Hello, everyone! It has been a couple weeks since I’ve gotten a review posted. I seem to be finding my groove again, though, and have staved off a long-term slump (hopefully). Today I’m reviewing a book I’ve been waiting to read for almost a year, Heart of the Sun Warrior by Sue Lynn Tan. I enjoyed the first book of this duology quite a bit, and you can find my thoughts on it here. So, I was excited to return back to this world to see what Xingyin gets up to next.

After her perilous quest to free her mother, Xingyin thrives once more in the tranquility of her home. But her fragile peace is threatened by the discovery of a strange magic on the moon and the unsettling changes in the Celestial Kingdom as the emperor tightens his grip on power. While Xingyin is determined to keep clear of the rising danger, the discovery of a shocking truth spurs her into a treacherous confrontation.

Forced to flee her home once more, Xingyin and her companions venture to unexplored lands of the Immortal Realm, encountering legendary creatures and shrewd monarchs, beloved friends and bitter adversaries.
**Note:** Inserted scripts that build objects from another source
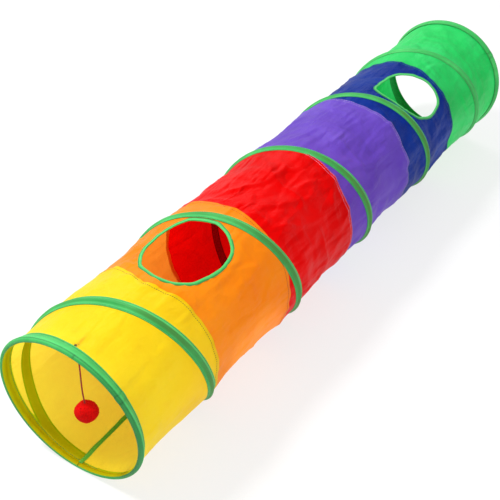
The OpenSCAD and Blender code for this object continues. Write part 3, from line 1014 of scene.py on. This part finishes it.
def build_hoop(end):
    rear = end == "rear"
    body = end + "_end"
    tape = hoop_tape(end + "_hoop_tape", rear)
    tape.data.materials.append(TAPE)
    tape = join([tape, hoop_lining(rear)], end + "_hoop_tape")
    finish_piece(tape, None, body, end + "_hoop_binding")
    ring = [hoop_circle(clock, around(10), WIRE_R, rear) for clock in around(180)]
    ring = sweep(end + "_hoop_ring", ring, closed=True)
    finish_piece(ring, STEEL, body, end + "_hoop_wire")
    # the crimp sleeve that joins the wire's ends, pinched in two places
    clocks = np.unwrap(np.sort(np.mod(clock_of(points_mm(end + "_hoop_ferrule")), TAU)))
    angles = around(14)
    crimp = []
    for part in np.linspace(0, 1, 41):
        pinch = 0.22 * (bell(part, 0.3, 0.06) + bell(part, 0.7, 0.06))
        rounding = 0.25 * (1 - smooth(min(part, 1 - part) / 0.05))
        radius = (1.85 - rounding) * (1 - pinch * np.abs(np.cos(angles)))
        clock = clocks[0] + (clocks[-1] - clocks[0]) * part
        crimp.append(hoop_circle(clock, angles, radius, rear))
    finish_piece(sweep(end + "_hoop_crimp", crimp), FERRULE, body, end + "_hoop_ferrule")


build_hoop("front")
build_hoop("rear")

# ------------------------------------------------------------------ coil tape and wire
HOOP_EDGE = TAPE_W + 0.3                       # the coil's tape stops at the hoops' tapes
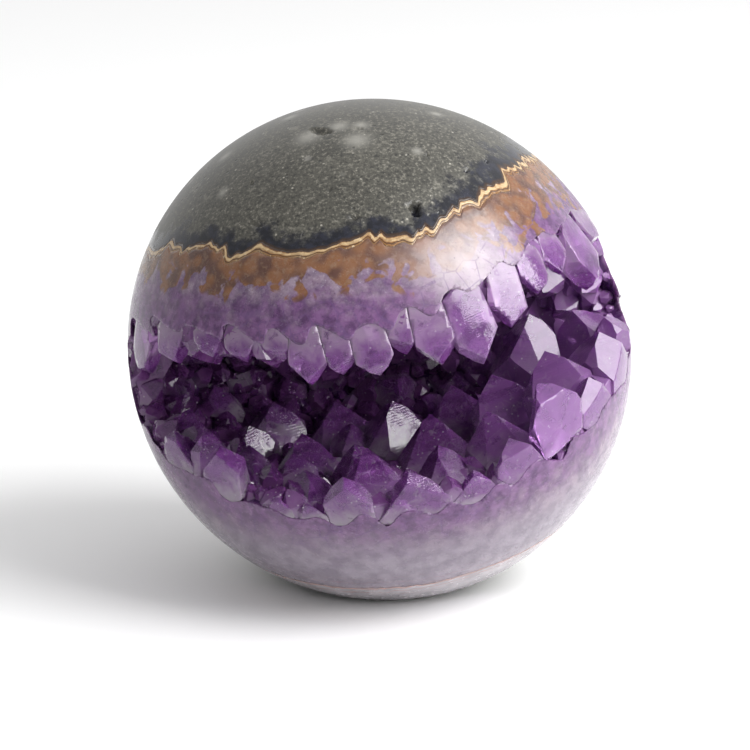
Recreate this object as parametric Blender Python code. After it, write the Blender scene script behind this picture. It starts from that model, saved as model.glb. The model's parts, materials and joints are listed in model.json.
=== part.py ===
"""A polished ball of amethyst geode, open along one side like a smiling mouth.

The ball is cut across a flat geode. From the top down it is basalt, a thin rind of agate, the
amethyst wall with its cavity, a second rind, and the basalt foot that it stands on. Crystals grow
from the cavity wall towards its middle, and those at the lips were ground flush with the ball.
Metres, +Z up. The origin is the middle of the flat under the foot.
"""

import math
import random

import bmesh
import bpy
from mathutils import Matrix, Vector
from mathutils.geometry import intersect_line_line

MM = 0.001

# The ball
BALL_RADIUS = 40.0 * MM
FOOT_FLAT_RADIUS = 13.0 * MM
BALL_CENTRE = Vector((0, 0, math.sqrt(BALL_RADIUS**2 - FOOT_FLAT_RADIUS**2)))
LONG_AXIS = Vector((-0.77, 0.17, 0.62)).normalized()
OUT_OF_ROUND = 0.016
SHOULDER_AXIS = Vector((0.76, -0.12, 0.64)).normalized()
SHOULDER_DEPTH = 0.972 * BALL_RADIUS
BALL_SEGMENTS, BALL_RINGS = 60, 36

# The layers: height over the ball's centre at its middle, and slopes along X and Y
UPPER_RIND = (24.3 * MM, 0.225, -0.077)
LOWER_RIND = (-25.8 * MM, 0.135, 0.31)
UPPER_RIND_THICKNESS = 1.2 * MM
LOWER_RIND_THICKNESS = 4.6 * MM
FIT_GAP = 0.3 * MM
# Each wave of the rind: its height, its length, and its direction and start in degrees
RIND_WAVES = (
    (0.75 * MM, 31 * MM, 20, 40),
    (0.50 * MM, 19 * MM, 105, 200),
    (0.30 * MM, 12 * MM, 150, 310),
)
SLAB_REACH = 46.0 * MM
SLAB_CELLS = 15

# The cavity is an egg lying along the geode's bedding, which dips to the left. Its ends curl up
# like a smile's
BEDDING_NORMAL = Vector((-0.219, 0.075, 0.973)).normalized()
CAVITY_CENTRE = Vector((7.0, -22.0, -4.5)) * MM
CAVITY_RADII = Vector((50.0, 36.0, 16.0)) * MM
CAVITY_SQUARENESS = 2.6
CAVITY_SEGMENTS, CAVITY_RINGS = 44, 22
SMILE_MIDDLE = 2.0 * MM
SMILE_RISE = 6.5 * MM
SMILE_REACH = 32.0 * MM

# Quartz: the angle between a tip face's normal and the crystal's axis
TIP_FACE_ANGLE = math.radians(51.8)
CRYSTAL_LENGTH = 26.0 * MM
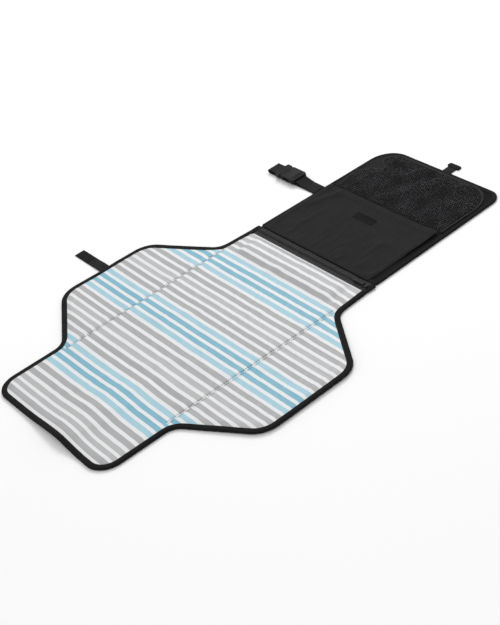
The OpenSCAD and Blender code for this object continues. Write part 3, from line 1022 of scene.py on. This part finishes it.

With alliances shifting quicker than the tides, Xingyin has to overcome past grudges and enmities to forge a new path forward, seeking aid where she never imagined she would. As an unspeakable terror sweeps across the realm, Xingyin must uncover the truth of her heart and claw her way through devastation–to rise against this evil before it destroys everything she holds dear, and the worlds she has grown to love… even if doing so demands the greatest price of all.

The stunning sequel to Daughter of the Moon Goddess delves deeper into beloved Chinese mythology, concluding the epic story of Xingyin–the daughter of Chang’e and the mortal archer, Houyi–as she battles a grave new threat to the realm, in this powerful tale of love, sacrifice, and hope.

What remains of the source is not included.